_What is needed_
Copy exactly the lines from the one containing "# Rod hole through the base" through the one containing "for node in", both included, and nothing else.
--
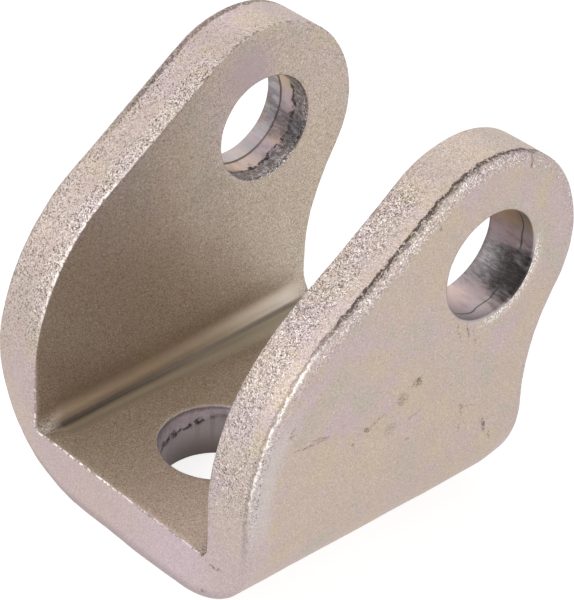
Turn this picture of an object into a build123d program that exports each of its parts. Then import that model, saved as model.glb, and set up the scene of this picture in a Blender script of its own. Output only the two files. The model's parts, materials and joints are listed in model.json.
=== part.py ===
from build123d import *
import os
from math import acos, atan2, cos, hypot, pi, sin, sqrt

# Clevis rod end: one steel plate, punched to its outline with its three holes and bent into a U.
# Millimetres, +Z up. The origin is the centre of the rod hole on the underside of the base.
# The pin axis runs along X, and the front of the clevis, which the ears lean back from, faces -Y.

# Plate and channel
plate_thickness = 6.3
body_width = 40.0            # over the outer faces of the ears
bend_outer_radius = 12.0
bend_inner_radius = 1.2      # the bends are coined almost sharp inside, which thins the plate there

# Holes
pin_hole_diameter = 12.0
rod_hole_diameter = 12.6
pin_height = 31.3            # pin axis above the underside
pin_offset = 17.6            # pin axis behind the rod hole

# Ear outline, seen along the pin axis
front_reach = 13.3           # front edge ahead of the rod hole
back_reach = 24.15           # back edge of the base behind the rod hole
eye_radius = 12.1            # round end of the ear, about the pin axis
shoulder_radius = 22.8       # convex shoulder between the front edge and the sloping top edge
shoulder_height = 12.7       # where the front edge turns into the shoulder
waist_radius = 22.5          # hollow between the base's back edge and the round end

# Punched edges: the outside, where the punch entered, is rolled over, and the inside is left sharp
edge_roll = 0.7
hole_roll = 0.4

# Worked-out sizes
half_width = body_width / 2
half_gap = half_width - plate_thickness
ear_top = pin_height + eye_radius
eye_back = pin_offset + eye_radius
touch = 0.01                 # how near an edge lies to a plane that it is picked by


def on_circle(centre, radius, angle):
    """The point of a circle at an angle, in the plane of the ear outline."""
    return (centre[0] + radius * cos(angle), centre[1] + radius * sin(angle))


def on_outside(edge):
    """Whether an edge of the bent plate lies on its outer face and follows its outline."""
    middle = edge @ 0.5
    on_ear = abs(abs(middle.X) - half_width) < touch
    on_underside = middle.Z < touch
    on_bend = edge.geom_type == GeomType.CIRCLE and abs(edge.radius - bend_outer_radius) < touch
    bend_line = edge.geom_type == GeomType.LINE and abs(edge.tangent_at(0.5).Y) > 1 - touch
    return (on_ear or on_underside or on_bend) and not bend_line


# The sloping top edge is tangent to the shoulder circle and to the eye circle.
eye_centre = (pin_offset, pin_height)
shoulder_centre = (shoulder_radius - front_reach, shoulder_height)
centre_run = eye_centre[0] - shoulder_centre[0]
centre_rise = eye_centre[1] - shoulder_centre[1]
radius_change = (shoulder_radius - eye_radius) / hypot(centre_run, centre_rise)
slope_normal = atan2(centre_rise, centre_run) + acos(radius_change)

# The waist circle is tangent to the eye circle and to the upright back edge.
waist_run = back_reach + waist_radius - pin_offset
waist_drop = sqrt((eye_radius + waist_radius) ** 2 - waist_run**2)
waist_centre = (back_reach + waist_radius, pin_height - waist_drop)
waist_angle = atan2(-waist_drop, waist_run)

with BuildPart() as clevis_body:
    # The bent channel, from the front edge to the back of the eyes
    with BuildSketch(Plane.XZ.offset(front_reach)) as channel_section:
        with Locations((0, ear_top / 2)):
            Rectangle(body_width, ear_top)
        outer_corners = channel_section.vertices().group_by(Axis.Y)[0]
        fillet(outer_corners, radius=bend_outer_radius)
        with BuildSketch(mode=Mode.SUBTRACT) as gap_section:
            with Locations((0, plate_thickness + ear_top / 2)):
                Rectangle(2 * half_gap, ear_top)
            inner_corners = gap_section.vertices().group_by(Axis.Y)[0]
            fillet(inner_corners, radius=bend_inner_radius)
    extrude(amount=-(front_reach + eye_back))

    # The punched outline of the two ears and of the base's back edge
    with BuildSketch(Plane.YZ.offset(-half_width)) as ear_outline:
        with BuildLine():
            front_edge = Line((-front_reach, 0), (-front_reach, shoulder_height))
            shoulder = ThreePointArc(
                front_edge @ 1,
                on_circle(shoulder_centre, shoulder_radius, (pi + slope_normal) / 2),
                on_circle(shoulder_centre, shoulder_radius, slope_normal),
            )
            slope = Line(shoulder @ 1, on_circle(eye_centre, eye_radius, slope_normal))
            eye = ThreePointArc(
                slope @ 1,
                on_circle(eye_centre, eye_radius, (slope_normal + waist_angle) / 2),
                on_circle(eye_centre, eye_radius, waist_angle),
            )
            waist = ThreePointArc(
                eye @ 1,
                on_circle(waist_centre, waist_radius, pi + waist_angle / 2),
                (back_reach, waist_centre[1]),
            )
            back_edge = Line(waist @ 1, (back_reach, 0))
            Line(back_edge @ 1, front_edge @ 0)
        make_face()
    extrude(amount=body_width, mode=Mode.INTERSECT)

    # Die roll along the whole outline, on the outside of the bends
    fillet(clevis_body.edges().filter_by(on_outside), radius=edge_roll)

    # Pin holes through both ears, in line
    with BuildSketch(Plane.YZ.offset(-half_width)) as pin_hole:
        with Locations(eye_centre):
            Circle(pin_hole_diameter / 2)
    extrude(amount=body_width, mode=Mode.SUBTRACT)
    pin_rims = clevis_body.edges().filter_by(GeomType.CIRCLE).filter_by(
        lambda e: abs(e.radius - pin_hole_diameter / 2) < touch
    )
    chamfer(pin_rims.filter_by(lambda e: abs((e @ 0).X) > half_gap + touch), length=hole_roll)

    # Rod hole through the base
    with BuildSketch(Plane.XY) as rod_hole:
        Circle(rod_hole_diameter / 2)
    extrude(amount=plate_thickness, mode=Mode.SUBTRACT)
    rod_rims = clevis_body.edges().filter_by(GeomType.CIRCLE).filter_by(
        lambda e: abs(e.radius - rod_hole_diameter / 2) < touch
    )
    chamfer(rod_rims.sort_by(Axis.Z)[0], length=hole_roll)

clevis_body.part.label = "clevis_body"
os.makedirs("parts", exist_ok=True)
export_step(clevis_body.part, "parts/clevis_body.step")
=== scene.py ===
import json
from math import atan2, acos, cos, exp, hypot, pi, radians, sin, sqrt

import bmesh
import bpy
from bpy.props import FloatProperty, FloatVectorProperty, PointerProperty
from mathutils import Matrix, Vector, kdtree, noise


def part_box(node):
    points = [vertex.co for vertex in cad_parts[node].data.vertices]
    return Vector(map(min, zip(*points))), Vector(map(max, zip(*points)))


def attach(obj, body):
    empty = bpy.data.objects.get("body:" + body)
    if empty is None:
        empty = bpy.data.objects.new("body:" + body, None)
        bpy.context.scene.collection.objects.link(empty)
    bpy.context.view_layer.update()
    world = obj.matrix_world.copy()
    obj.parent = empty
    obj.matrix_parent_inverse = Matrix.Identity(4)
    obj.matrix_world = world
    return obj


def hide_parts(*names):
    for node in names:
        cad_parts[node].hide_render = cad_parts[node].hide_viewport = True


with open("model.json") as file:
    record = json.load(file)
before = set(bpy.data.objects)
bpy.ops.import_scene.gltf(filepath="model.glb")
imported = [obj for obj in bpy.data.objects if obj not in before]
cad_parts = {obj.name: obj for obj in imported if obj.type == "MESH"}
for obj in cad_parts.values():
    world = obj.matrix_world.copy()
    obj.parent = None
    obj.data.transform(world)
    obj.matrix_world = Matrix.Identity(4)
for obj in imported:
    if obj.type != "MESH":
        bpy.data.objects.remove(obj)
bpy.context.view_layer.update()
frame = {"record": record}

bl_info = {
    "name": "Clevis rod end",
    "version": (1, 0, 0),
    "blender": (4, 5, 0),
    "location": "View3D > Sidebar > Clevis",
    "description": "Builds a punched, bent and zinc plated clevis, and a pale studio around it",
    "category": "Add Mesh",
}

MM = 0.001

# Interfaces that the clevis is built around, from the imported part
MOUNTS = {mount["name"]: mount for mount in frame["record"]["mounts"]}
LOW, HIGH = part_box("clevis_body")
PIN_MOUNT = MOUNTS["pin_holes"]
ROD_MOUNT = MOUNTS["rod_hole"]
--
_Worked answer_
    # Rod hole through the base
    with BuildSketch(Plane.XY) as rod_hole:
        Circle(rod_hole_diameter / 2)
    extrude(amount=plate_thickness, mode=Mode.SUBTRACT)
    rod_rims = clevis_body.edges().filter_by(GeomType.CIRCLE).filter_by(
        lambda e: abs(e.radius - rod_hole_diameter / 2) < touch
    )
    chamfer(rod_rims.sort_by(Axis.Z)[0], length=hole_roll)

clevis_body.part.label = "clevis_body"
os.makedirs("parts", exist_ok=True)
export_step(clevis_body.part, "parts/clevis_body.step")
=== scene.py ===
import json
from math import atan2, acos, cos, exp, hypot, pi, radians, sin, sqrt

import bmesh
import bpy
from bpy.props import FloatProperty, FloatVectorProperty, PointerProperty
from mathutils import Matrix, Vector, kdtree, noise


def part_box(node):
    points = [vertex.co for vertex in cad_parts[node].data.vertices]
    return Vector(map(min, zip(*points))), Vector(map(max, zip(*points)))


def attach(obj, body):
    empty = bpy.data.objects.get("body:" + body)
    if empty is None:
        empty = bpy.data.objects.new("body:" + body, None)
        bpy.context.scene.collection.objects.link(empty)
    bpy.context.view_layer.update()
    world = obj.matrix_world.copy()
    obj.parent = empty
    obj.matrix_parent_inverse = Matrix.Identity(4)
    obj.matrix_world = world
    return obj


def hide_parts(*names):
    for node in names:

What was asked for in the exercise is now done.